The tornado hit at the start of the tourism season in Zierikzee, which sits on one of the bridge-connected islands that comprise Zeeland province, whose attractions include a historic fishing harbour and the 15th century “Fat Tower”.

Its path could be traced through one neighbourhood, where the twister tore a huge piece of black roofing off the top of a block of four terraced houses and dumped it in a residential street, an AFP journalist said.

A mechanical digger was lifting debris from the road near to where a car lay partly crushed by a tree. Firefighters had sealed off the road with tape while they carried out searches.

Workmen had been carrying out repairs on the roof just before the tornado hit, and fled for their lives, said local resident Ben Dubbeld, 58.

“It was getting closer and closer, so they ran, really ran. I’ve never seen people run so fast,” he told AFP. “They hadn’t been downstairs for five seconds and then the whole roof came flying off and all hell broke loose.”

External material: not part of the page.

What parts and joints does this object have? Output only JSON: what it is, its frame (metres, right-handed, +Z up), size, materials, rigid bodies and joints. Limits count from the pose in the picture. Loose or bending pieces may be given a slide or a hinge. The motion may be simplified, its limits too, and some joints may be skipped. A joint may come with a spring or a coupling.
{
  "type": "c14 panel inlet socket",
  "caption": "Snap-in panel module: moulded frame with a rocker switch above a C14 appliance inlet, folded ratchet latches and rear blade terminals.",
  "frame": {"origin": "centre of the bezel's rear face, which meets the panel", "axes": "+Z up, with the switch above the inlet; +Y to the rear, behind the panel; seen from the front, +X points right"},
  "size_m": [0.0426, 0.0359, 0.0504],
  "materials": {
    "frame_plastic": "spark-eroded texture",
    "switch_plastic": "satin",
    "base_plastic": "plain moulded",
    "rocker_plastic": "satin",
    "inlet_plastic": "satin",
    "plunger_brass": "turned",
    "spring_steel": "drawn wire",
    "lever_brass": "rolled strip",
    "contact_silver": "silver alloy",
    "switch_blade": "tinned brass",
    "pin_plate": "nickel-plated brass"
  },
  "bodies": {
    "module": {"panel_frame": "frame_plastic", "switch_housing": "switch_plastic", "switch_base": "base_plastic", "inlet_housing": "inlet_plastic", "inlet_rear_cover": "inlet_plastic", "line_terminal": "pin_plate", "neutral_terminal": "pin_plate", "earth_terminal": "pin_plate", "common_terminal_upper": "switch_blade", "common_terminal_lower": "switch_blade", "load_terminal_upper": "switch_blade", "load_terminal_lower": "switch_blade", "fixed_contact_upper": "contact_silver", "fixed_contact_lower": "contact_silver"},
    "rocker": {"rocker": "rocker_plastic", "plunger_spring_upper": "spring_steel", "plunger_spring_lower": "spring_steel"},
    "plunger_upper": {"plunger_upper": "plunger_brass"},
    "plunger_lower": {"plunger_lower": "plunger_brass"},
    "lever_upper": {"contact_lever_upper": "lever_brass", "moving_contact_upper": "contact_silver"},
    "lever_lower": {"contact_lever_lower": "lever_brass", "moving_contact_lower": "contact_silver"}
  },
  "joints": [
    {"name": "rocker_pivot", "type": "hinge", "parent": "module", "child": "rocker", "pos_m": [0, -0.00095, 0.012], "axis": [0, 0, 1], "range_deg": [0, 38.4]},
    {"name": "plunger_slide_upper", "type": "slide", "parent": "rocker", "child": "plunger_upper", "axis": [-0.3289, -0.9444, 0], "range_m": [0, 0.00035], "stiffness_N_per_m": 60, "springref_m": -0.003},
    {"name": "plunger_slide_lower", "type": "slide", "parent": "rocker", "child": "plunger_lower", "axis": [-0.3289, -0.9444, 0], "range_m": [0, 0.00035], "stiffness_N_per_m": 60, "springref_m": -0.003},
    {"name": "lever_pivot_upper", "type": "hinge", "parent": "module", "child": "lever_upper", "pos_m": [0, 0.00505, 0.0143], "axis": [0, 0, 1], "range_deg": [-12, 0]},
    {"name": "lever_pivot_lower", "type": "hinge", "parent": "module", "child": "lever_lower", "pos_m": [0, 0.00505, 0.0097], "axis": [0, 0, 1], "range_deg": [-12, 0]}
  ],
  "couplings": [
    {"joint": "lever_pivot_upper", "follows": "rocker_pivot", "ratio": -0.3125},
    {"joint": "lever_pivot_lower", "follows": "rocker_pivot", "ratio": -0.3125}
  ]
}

Waitress Esmee Koster, 22, said the tornado caused “big chaos”.

“It was really completely black and then from the harbour we saw a really huge tornado floating in the air and then we all went inside and closed the doors,” she said.

“Everything over the harbour got blown away, the benches… the tables, the parasols.”

Footage on social media showed debris swirling through the air. Other images showed the tornado itself spiralling towards the ground as people stopped their cars or left their restaurant tables to watch.

Local authorities arranged shelter for the inhabitants of dozens of rental homes damaged by the twister.

The Netherlands’ flat landscape sitting just above sea level makes it vulnerable to extreme weather, although the Dutch meteorological agency KNMI said it only experiences a few tornadoes a year.

The last fatal one to hit the country was in 1992, the KNMI said, while the deadliest recorded hit the southern villages of Chaam and Tricht on June 25, 1967, killing seven people. There were also deadly twisters in 1972 and 1981.

“Heavy whirlwinds, also called a tornado, are rare in our country,” the KNMI said on its website after Monday’s twister.